By Clara Denina
LONDON (Reuters) -Glencore sealed a deal for a 77% stake in Canadian miner Teck Resources’ steelmaking coal business for $6.93 billion in cash, the companies said on Tuesday, paving the way for a spin-off of the commodity giant’s own coal business.
Teck will also sell 20% of the business to Japan’s Nippon Steel Corporation, which already holds a 2.5% stake in it.
South Korea’s POSCO will swap a stake in two of Teck’s coal operations for 3% in the steelmaking coal business Elk Valley Resources (EVR).
The transaction is expected to close in the third quarter of 2024.
Teck Resources had to rework a plan to split coal from its copper and zinc unit that failed to secure sufficient shareholder support in April after Glencore unsuccessfully offered to buy the whole company.
“This is a very different transaction…we’ve spent the months between then and now engaging with a whole range of counterparties and it’s important that we took that time to deliver the best outcome,” Teck CEO Jonathan Price told Reuters on a call.

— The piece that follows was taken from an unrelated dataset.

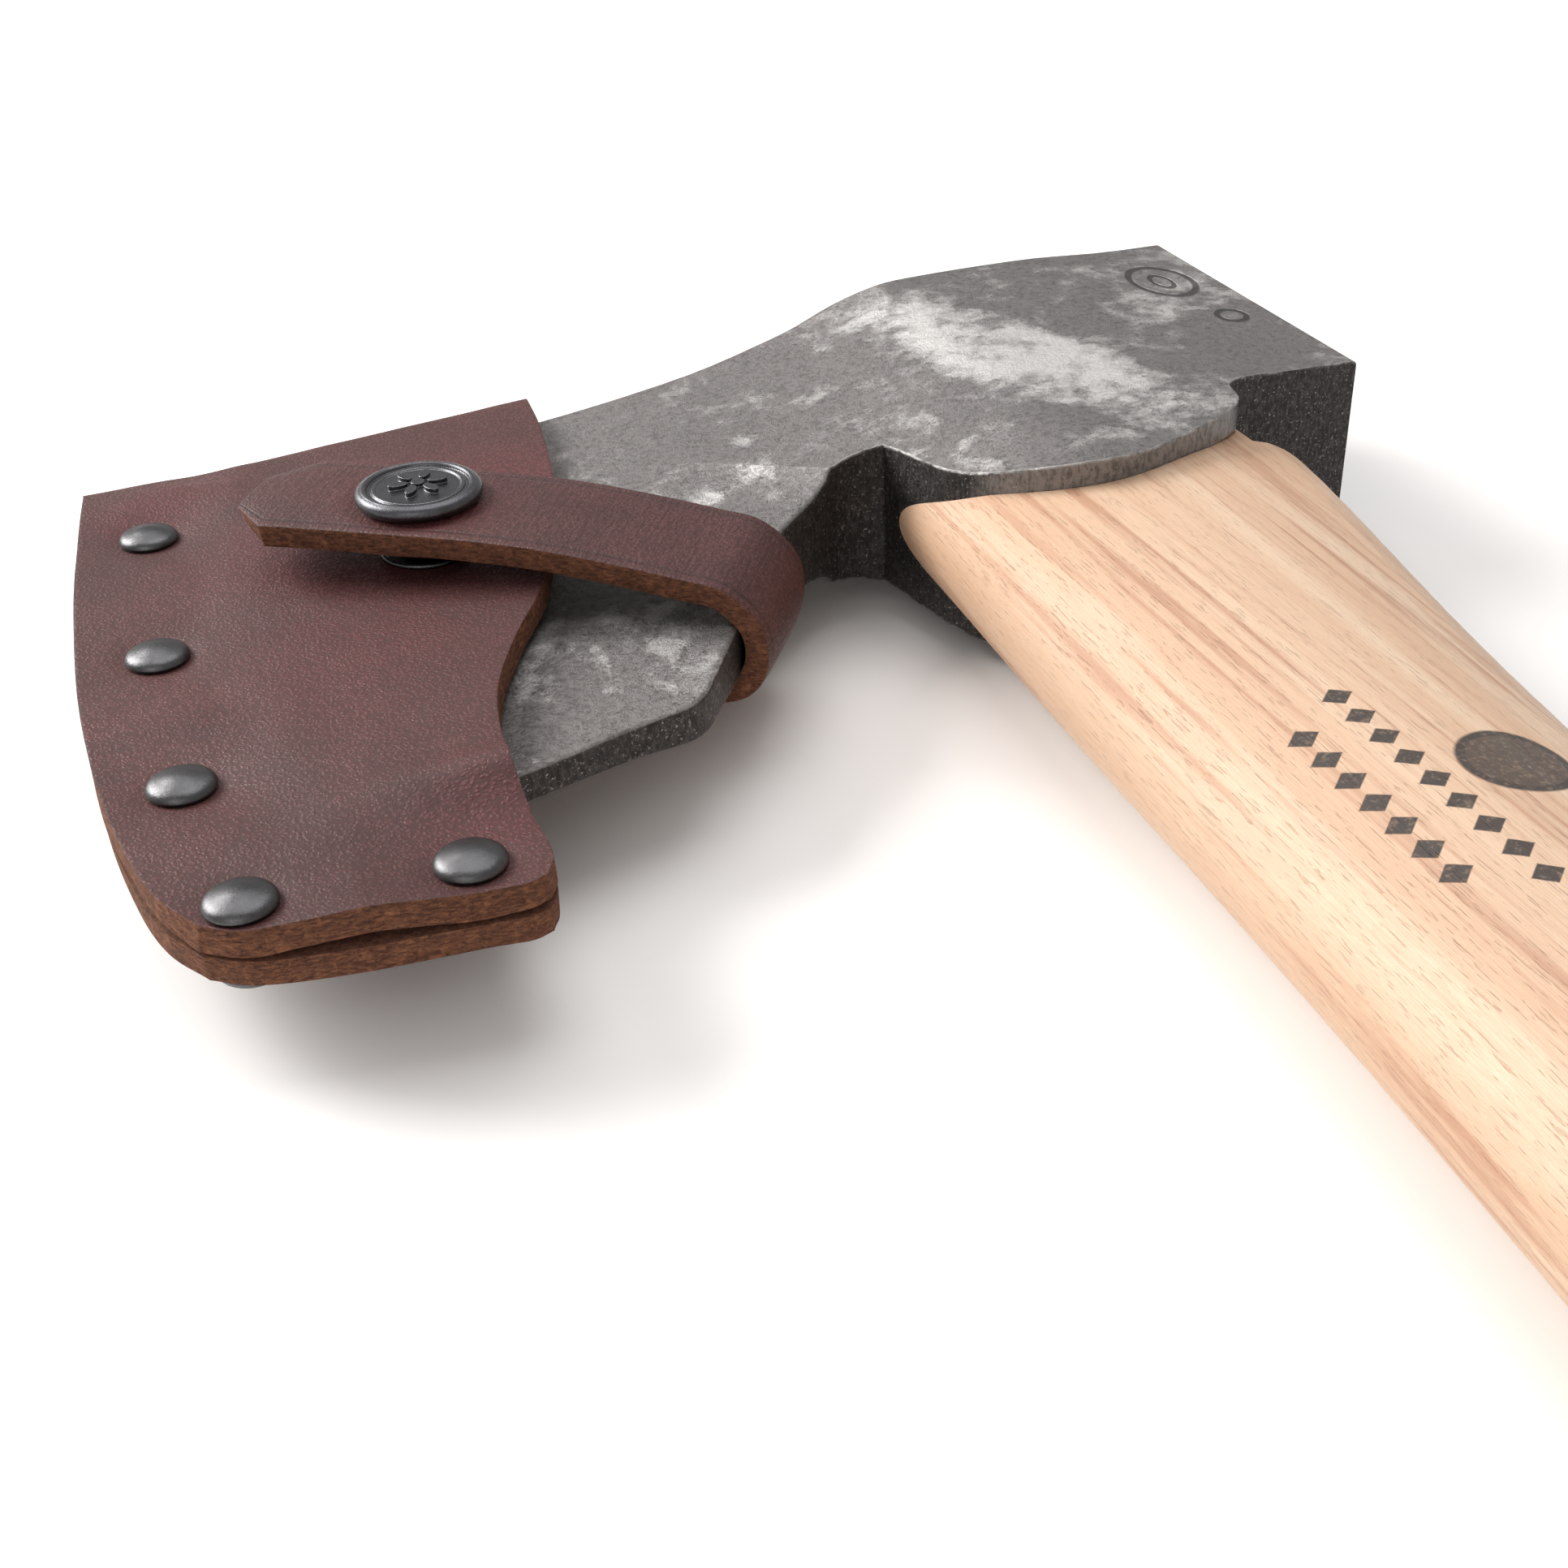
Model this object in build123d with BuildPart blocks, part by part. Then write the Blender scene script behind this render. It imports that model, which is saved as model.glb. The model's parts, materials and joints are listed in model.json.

Glencore, which mines and trades thermal coal used to produce electricity as well as smaller amounts of coking coal to make steel, said it would demerge the coal units of both companies within 24 months of the deal’s close.
The merged coal company will eventually be listed in New York, with secondary listings in Toronto and Johannesburg, Glencore CEO Gary Nagle told reporters.
The head office for the steelmaking coal business will be set up in Vancouver, they said.